The same scenes are repeated each fall. Angry faces, shouting matches and group boycotts, and all these in front of national TV cameras. The National Assembly started this year’s plenary national audit on Oct. 12. It will run for 20 days until Oct. 31. The first four days of the audit indicate that we can expect the same this year as well.
To governmental agencies and entities with state funding, the annual audit is one of the most critical moments of the year for leaders and organizations alike. Not only that, any entity can be subject to the legislative audit under the law if deemed necessary by the National Assembly. So, CEOs of private corporations and even foreign corporations are thus summoned for questioning. A lot of pressure for them indeed.
In a democratic society, the legislative body’s inspection of the national business cannot be emphasized too much. It is the hallmark of the modern democracy. But the National Assembly’s almost limitless authority of the inspection and ineffective conduct of the audits have long been criticized in the country. Here are the most common disappointing scenes in my view.
One: Long lines and endless waiting. You can see dozens of officials sitting behind a person responding to questions from lawmakers. They are directors, director generals and assistant ministers. The protocol is that only the minister is supposed to answer, so all other officials are mobilized and seated behind the minister to assist him or her. They shuffle through thick documents and files and pass on notes to the minister. They are not all accounted for. Other working level officials are not even able to enter the room and instead crouching in hallways. With every key official in the National Assembly, the daily wheel of national business comes to a halt. For 20 days, some wheels somewhere stop spinning or slowly moving.
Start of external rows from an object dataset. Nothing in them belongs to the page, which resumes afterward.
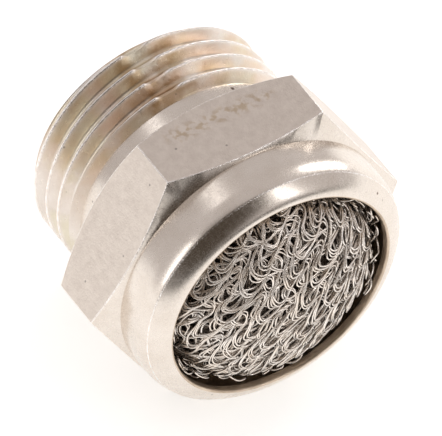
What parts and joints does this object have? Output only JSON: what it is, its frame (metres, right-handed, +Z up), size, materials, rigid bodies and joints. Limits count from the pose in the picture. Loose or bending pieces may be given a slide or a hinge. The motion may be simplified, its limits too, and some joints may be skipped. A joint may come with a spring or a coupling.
{
  "type": "pneumatic exhaust muffler",
  "caption": "Compact air exhaust silencer: a nickel-plated hexagon body with a male pipe thread and a rolled cup that holds a domed cushion of knitted wire.",
  "frame": {"origin": "on the body's axis at the seating face behind the hexagon", "axes": "+X along the axis from the thread to the wire dome, +Z up from the hexagon flat it lies on"},
  "size_m": [0.0181, 0.022, 0.019],
  "materials": {
    "nickel_plated_brass": "satin nickel plate over brass",
    "knitted_wire": "bright drawn stainless wire, knitted and pressed"
  },
  "bodies": {
    "root": {"body": "nickel_plated_brass", "mesh_face_ply": "knitted_wire", "mesh_second_ply": "knitted_wire", "mesh_core": "knitted_wire", "mesh_back_ply": "knitted_wire"}
  },
  "joints": []
}
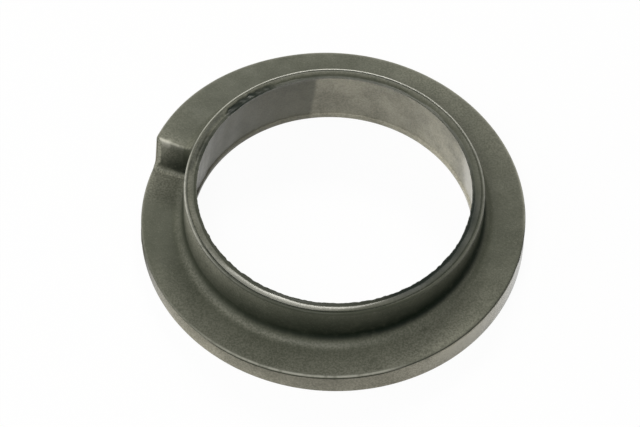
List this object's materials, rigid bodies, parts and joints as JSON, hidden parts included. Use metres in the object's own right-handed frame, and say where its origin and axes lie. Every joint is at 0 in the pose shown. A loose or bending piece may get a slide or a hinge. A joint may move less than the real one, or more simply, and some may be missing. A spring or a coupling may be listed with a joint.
{
  "type": "coil spring insulator",
  "caption": "Moulded rubber ring with a helical seat that climbs one turn to a step, and a collar that centres a coil spring.",
  "frame": {"origin": "centre of the bore at the level of the flat underside", "axes": "+Z along the bore axis towards the collar; the seat climbs counter-clockwise seen from +Z, and its step stands at 161 degrees from +X"},
  "size_m": [0.15, 0.15, 0.0294],
  "materials": {
    "moulded_rubber": "matt moulded rubber, dusty grey-black with a faint green tone, paler and slightly polished on its edges"
  },
  "bodies": {
    "root": {"spring_insulator": "moulded_rubber"}
  },
  "joints": []
}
Two: Long paper trails and extensive information. Before the session, lawmakers (and their aides) send requests to target entities seeking information and documents in preparation for the national audit. Tables, charts and forms are sent to be filled out. Some requests demand an extraordinary amount of information -- a dragnet fishing expedition as opposed to targeted pinpointing. A month or two before the audit is the busiest moment for officials and employees to collect information and organize documents in response to seemingly endless requests from the National Assembly.
Three: One-way communication. Conversations at the national audit are far from two-way, interactive communication. National assemblymen spend a long time to admonish or rebuke a head of an agency with stern faces, and only a short time is given for the person to respond. Sometimes questions end with “you don’t have to answer,” and answers are interrupted with “your answer is not necessary.” People would expect serious and professional two-way interaction between ministers and lawmakers.
Four: Politicization. National audit is abused by some lawmakers as their PR occasion or as an opportunity to score political points. Ruling and opposition party members engage in fierce verbal battles with fingers pointing in all directions. Harsh words are exchanged. Those words are beeped in news coverage. After that, one group retires from the room in protest. The other remaining half then continues to carry on. Serious discussion based on a bi-partisan spirit is a rare item in this environment.
Legislative scrutiny of national affairs is the final line of defense for a democratic society. National Assembly’s audits have dug up blunders, mishandling and mistreatment by government agencies. No one would countenance suppression of the authority of the National Assembly as a national watch dog. But there’s got to be a way to fix the four scenes above. As long as the four scenes are the first image of the audit, the National Assembly only undermines its own authority. Will this fall be the first step for a change?